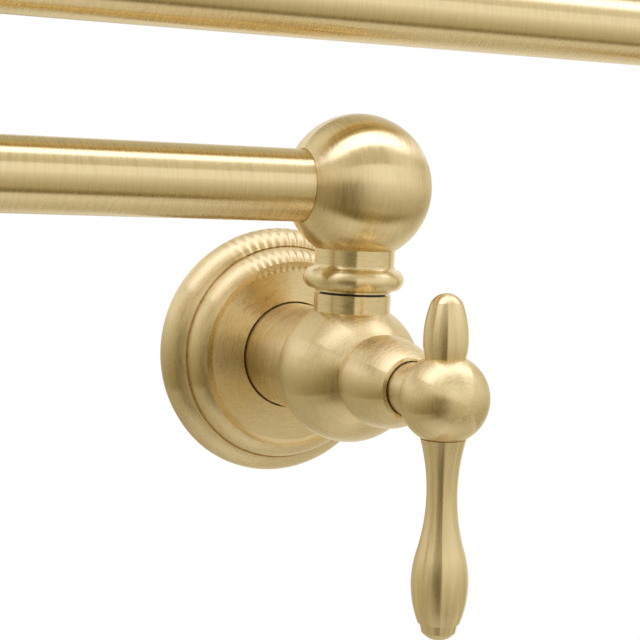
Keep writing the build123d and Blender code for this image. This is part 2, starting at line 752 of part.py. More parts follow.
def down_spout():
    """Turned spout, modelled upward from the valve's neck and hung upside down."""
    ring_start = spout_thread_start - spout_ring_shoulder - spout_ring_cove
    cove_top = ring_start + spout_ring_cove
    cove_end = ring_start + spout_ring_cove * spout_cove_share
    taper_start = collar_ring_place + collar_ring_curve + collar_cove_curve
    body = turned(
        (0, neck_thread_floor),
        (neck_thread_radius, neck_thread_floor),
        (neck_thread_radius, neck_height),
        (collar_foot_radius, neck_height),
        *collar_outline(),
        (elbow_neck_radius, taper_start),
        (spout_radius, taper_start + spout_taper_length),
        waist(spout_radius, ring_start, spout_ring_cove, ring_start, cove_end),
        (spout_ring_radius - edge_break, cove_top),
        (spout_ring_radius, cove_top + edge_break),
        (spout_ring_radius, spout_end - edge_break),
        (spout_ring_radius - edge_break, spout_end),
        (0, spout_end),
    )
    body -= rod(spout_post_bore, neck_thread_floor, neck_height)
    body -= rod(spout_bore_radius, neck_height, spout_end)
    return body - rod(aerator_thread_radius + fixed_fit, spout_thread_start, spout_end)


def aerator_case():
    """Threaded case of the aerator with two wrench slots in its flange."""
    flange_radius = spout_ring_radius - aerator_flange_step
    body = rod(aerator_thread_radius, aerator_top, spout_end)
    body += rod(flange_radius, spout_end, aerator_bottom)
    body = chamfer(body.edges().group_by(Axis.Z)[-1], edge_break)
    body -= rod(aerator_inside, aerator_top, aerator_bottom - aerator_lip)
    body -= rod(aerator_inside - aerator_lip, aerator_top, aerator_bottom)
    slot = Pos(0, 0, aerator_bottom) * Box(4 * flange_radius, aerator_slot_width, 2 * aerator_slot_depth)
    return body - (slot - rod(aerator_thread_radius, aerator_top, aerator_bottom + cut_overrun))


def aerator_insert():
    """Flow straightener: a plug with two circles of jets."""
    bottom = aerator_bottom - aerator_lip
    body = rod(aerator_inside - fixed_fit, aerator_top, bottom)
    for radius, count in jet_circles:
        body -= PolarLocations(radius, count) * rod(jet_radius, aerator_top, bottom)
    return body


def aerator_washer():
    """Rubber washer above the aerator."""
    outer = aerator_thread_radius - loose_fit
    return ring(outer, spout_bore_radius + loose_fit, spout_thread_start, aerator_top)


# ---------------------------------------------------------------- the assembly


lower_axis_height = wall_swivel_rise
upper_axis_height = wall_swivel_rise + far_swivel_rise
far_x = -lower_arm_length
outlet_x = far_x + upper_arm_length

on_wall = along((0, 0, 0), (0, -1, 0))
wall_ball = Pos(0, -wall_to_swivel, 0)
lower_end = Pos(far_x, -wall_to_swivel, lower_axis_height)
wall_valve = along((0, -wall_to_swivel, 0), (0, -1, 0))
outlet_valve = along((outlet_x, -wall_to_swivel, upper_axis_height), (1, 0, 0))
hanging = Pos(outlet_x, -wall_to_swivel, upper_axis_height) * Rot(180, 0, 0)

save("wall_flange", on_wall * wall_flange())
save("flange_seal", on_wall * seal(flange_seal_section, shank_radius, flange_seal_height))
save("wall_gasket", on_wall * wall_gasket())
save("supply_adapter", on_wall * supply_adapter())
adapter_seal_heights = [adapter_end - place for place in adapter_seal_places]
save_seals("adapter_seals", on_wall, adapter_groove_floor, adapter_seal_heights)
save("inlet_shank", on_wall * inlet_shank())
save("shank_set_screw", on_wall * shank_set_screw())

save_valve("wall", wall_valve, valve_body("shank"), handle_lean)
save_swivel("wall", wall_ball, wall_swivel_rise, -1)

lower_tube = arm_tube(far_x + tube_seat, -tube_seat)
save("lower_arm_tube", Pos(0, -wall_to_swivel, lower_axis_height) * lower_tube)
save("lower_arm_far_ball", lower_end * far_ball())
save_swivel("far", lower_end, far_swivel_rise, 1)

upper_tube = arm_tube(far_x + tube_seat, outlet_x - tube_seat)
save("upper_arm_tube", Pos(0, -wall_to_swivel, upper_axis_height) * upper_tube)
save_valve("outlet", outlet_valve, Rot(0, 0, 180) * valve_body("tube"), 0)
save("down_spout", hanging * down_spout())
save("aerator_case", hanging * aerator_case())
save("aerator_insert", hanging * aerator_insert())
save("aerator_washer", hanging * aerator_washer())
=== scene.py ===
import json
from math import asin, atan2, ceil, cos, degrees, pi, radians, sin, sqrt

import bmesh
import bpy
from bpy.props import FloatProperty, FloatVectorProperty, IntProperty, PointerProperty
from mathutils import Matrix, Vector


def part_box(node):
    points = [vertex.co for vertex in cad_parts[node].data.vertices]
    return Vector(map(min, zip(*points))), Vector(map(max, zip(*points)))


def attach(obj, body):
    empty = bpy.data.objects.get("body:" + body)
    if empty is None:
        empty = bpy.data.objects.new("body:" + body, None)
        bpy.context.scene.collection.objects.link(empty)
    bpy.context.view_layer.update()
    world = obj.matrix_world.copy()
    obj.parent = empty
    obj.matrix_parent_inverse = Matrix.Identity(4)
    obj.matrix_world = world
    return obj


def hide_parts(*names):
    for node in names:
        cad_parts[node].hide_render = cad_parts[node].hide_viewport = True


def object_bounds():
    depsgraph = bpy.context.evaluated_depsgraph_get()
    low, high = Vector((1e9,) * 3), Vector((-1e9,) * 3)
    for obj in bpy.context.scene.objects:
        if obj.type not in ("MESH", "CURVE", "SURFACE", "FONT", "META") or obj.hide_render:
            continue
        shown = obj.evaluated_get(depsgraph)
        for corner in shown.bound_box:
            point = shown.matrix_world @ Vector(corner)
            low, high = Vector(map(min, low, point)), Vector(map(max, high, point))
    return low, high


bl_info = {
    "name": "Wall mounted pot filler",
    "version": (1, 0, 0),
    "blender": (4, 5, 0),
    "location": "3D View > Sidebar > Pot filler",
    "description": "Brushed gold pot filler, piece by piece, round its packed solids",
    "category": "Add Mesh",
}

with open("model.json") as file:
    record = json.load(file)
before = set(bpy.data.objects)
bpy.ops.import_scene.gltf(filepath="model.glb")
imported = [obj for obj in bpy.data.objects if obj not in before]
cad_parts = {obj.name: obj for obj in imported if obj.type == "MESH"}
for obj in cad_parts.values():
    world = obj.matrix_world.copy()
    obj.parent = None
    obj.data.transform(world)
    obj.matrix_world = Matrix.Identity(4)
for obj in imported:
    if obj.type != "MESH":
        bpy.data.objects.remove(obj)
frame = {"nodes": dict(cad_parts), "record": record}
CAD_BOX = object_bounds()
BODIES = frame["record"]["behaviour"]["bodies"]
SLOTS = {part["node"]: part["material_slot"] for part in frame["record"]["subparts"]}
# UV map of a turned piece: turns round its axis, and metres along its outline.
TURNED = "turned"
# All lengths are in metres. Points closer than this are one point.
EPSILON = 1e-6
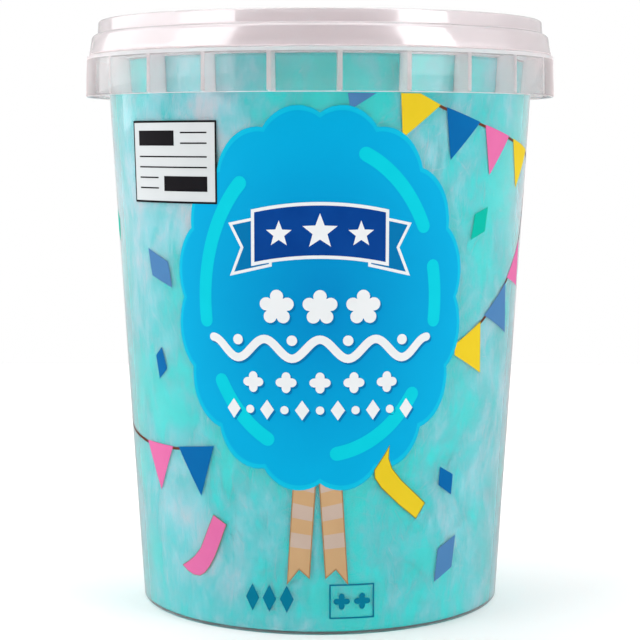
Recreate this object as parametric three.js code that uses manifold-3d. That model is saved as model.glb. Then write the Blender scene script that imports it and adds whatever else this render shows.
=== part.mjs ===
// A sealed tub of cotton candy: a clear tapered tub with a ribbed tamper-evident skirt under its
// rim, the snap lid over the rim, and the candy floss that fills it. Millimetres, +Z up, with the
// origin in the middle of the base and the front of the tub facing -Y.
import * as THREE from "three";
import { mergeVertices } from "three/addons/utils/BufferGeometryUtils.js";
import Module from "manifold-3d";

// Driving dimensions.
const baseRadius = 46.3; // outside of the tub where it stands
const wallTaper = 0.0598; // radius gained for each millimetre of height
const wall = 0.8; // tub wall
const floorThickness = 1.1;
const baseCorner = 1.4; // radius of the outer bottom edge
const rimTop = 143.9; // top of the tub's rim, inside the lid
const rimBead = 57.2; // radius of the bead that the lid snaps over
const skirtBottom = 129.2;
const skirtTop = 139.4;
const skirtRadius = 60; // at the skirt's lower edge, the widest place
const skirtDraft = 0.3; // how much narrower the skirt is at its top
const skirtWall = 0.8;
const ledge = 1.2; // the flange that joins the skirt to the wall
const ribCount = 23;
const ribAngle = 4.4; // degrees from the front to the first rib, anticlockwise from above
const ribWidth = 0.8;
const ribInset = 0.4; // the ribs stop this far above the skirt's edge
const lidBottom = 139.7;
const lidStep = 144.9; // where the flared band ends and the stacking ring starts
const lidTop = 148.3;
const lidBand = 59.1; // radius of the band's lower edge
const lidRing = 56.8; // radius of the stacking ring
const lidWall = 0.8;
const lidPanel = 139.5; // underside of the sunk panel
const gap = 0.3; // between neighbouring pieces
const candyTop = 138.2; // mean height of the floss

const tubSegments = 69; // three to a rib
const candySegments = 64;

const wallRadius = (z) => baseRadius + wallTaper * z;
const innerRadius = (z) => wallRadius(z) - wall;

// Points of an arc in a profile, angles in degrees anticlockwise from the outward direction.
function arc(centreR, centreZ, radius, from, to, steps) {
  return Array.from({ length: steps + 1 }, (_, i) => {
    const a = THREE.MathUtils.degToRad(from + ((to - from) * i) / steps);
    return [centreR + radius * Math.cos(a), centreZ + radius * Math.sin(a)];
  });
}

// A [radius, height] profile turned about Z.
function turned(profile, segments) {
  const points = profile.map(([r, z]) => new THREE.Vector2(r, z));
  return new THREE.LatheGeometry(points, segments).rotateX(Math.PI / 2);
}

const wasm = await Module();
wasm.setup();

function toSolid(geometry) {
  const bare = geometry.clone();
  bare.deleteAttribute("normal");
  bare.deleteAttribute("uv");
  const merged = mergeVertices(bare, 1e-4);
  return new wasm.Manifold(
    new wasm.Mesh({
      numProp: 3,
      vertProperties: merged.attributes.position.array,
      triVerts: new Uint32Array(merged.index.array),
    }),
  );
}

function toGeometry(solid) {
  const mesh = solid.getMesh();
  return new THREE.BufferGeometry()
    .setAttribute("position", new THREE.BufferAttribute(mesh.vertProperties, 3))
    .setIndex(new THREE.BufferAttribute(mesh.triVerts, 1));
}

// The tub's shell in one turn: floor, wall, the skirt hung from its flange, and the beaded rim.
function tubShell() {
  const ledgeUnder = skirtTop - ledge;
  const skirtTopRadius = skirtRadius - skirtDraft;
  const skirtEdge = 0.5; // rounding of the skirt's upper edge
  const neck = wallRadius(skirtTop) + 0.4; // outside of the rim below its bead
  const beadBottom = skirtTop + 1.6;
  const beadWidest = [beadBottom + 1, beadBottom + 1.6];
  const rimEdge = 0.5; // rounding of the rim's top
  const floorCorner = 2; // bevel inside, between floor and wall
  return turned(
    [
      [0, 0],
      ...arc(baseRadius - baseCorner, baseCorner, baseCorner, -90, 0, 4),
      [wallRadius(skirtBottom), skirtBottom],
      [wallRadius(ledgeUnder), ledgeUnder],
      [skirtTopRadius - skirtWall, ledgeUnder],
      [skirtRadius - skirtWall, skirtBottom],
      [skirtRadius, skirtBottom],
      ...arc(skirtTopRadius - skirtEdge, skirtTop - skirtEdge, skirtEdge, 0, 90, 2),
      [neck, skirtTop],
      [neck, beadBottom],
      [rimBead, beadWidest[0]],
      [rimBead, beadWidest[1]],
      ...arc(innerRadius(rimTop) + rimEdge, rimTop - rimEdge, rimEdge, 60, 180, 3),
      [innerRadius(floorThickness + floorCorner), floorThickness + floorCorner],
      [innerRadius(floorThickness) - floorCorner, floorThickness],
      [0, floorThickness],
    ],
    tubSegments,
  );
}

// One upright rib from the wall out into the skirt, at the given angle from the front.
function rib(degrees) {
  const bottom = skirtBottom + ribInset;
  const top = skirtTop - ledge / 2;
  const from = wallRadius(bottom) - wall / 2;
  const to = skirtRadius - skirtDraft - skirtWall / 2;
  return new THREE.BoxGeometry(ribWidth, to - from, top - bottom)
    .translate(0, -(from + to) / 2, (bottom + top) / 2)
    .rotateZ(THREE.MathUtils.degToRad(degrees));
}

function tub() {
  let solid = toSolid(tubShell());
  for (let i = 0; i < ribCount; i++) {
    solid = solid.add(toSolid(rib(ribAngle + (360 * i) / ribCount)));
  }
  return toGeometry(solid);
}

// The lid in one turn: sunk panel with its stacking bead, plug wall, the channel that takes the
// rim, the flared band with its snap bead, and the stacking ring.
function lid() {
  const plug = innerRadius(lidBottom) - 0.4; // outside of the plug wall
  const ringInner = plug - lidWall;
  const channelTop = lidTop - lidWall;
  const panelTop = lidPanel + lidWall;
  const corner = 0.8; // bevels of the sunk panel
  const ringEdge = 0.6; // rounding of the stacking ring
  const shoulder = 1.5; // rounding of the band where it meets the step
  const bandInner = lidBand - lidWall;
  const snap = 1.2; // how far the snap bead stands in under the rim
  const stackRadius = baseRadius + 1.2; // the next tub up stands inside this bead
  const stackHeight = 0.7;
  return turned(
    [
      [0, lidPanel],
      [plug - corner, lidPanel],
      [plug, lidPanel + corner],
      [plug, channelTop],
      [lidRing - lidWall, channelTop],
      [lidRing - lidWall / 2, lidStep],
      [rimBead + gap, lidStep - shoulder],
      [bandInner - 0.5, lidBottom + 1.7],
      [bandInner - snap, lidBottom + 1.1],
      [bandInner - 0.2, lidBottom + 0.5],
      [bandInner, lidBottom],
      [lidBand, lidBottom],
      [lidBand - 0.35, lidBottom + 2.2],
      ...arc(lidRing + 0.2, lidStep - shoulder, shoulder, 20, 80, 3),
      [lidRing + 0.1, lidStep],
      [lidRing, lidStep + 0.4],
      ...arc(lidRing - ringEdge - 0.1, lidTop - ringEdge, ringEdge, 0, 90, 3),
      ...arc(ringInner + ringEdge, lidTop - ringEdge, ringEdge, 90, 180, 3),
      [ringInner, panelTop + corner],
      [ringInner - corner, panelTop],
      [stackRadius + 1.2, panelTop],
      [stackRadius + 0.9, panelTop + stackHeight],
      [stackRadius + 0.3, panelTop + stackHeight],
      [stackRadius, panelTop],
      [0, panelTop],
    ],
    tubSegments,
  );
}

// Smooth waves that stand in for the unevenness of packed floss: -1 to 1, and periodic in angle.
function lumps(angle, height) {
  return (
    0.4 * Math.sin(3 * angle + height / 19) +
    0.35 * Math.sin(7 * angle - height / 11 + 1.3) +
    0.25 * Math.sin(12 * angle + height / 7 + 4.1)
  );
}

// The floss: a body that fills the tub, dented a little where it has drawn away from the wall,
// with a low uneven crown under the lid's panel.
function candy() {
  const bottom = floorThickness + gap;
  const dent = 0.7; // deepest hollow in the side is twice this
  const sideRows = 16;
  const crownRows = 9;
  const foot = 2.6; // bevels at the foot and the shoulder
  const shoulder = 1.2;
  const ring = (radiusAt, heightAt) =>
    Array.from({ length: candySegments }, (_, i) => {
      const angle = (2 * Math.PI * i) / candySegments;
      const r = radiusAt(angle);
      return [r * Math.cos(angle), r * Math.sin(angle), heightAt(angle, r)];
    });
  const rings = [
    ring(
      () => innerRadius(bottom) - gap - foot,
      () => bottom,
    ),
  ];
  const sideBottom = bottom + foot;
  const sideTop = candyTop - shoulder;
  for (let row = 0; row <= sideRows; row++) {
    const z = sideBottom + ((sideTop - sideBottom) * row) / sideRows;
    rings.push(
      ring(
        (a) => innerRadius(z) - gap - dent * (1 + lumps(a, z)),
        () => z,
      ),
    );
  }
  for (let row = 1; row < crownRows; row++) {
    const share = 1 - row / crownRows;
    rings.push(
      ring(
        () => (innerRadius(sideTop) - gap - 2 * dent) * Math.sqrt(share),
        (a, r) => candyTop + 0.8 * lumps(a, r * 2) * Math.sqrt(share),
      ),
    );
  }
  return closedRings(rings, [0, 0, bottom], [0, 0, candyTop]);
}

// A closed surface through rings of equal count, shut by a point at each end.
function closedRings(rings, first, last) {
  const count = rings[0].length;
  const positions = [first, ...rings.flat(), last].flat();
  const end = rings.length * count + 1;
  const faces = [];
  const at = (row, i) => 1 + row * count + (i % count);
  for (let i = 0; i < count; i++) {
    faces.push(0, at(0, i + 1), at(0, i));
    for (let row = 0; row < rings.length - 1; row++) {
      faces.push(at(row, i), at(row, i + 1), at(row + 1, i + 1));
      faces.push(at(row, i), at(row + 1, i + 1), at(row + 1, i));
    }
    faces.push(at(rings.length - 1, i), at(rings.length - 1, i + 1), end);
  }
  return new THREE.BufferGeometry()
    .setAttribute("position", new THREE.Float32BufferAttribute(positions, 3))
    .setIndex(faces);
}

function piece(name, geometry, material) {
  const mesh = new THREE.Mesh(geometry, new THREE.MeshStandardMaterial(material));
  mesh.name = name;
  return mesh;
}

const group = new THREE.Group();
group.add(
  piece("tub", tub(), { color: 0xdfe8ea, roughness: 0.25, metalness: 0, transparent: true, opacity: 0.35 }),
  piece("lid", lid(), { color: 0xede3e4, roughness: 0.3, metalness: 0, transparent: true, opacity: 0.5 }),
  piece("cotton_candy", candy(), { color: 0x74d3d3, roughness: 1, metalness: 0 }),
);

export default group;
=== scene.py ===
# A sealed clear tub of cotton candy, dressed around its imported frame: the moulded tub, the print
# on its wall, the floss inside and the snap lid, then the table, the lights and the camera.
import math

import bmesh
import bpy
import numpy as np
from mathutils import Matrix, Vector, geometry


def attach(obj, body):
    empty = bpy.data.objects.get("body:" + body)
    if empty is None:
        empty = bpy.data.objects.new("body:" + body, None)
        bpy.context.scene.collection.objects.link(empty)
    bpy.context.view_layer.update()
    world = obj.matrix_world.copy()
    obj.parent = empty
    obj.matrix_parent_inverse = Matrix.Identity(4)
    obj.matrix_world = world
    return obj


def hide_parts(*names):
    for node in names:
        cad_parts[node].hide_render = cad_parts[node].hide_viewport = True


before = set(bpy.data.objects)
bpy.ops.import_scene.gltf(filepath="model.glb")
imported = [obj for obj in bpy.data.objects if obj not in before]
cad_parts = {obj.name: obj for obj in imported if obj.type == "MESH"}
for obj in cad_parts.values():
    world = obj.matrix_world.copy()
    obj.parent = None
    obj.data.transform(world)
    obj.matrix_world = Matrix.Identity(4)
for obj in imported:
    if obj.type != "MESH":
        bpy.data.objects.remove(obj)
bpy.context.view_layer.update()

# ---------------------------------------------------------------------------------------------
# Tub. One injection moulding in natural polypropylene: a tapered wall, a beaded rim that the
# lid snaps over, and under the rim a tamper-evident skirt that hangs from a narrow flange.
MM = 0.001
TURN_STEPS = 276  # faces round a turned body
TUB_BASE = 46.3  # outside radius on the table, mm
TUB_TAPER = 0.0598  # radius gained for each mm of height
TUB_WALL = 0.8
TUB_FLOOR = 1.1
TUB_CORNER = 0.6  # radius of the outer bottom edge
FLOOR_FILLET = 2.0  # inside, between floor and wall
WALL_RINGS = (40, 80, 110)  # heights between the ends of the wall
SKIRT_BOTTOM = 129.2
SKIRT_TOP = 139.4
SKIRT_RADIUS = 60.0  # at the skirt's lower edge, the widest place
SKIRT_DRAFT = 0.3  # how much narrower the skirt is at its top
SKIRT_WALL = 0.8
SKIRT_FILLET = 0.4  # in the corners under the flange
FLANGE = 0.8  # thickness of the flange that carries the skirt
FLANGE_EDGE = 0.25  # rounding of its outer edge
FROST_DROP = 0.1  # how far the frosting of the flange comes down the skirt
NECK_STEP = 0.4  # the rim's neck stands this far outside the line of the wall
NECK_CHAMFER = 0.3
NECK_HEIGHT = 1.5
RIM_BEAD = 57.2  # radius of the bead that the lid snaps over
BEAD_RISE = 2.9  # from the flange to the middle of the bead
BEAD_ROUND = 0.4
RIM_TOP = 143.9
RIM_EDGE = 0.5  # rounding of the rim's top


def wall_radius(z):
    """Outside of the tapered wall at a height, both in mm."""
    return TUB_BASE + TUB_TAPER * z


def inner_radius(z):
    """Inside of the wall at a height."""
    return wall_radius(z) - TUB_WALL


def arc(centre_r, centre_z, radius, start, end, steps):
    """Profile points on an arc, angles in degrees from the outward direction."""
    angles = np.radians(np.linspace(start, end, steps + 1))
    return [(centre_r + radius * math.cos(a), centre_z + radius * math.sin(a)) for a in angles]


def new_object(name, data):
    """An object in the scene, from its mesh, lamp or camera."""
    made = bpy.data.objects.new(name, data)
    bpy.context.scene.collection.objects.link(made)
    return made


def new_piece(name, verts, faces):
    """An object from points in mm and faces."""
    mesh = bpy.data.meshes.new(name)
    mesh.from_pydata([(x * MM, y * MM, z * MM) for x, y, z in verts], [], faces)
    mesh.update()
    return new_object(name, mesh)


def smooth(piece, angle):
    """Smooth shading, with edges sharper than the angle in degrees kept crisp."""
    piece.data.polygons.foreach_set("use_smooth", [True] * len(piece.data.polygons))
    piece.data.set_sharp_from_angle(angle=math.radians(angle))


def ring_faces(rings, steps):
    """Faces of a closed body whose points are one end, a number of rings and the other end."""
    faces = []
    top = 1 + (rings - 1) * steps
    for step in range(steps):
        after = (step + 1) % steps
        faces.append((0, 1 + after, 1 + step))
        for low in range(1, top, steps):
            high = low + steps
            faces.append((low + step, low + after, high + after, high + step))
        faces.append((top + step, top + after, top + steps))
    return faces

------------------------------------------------

◆ Problem description:
Retype verbatim the lines that run from the line containing "Recreate this object" to the line containing "const candyTop = 138.2;", both inclusive, and no others.

◆ Solution for this task:
Recreate this object as parametric three.js code that uses manifold-3d. That model is saved as model.glb. Then write the Blender scene script that imports it and adds whatever else this render shows.
=== part.mjs ===
// A sealed tub of cotton candy: a clear tapered tub with a ribbed tamper-evident skirt under its
// rim, the snap lid over the rim, and the candy floss that fills it. Millimetres, +Z up, with the
// origin in the middle of the base and the front of the tub facing -Y.
import * as THREE from "three";
import { mergeVertices } from "three/addons/utils/BufferGeometryUtils.js";
import Module from "manifold-3d";

// Driving dimensions.
const baseRadius = 46.3; // outside of the tub where it stands
const wallTaper = 0.0598; // radius gained for each millimetre of height
const wall = 0.8; // tub wall
const floorThickness = 1.1;
const baseCorner = 1.4; // radius of the outer bottom edge
const rimTop = 143.9; // top of the tub's rim, inside the lid
const rimBead = 57.2; // radius of the bead that the lid snaps over
const skirtBottom = 129.2;
const skirtTop = 139.4;
const skirtRadius = 60; // at the skirt's lower edge, the widest place
const skirtDraft = 0.3; // how much narrower the skirt is at its top
const skirtWall = 0.8;
const ledge = 1.2; // the flange that joins the skirt to the wall
const ribCount = 23;
const ribAngle = 4.4; // degrees from the front to the first rib, anticlockwise from above
const ribWidth = 0.8;
const ribInset = 0.4; // the ribs stop this far above the skirt's edge
const lidBottom = 139.7;
const lidStep = 144.9; // where the flared band ends and the stacking ring starts
const lidTop = 148.3;
const lidBand = 59.1; // radius of the band's lower edge
const lidRing = 56.8; // radius of the stacking ring
const lidWall = 0.8;
const lidPanel = 139.5; // underside of the sunk panel
const gap = 0.3; // between neighbouring pieces
const candyTop = 138.2; // mean height of the floss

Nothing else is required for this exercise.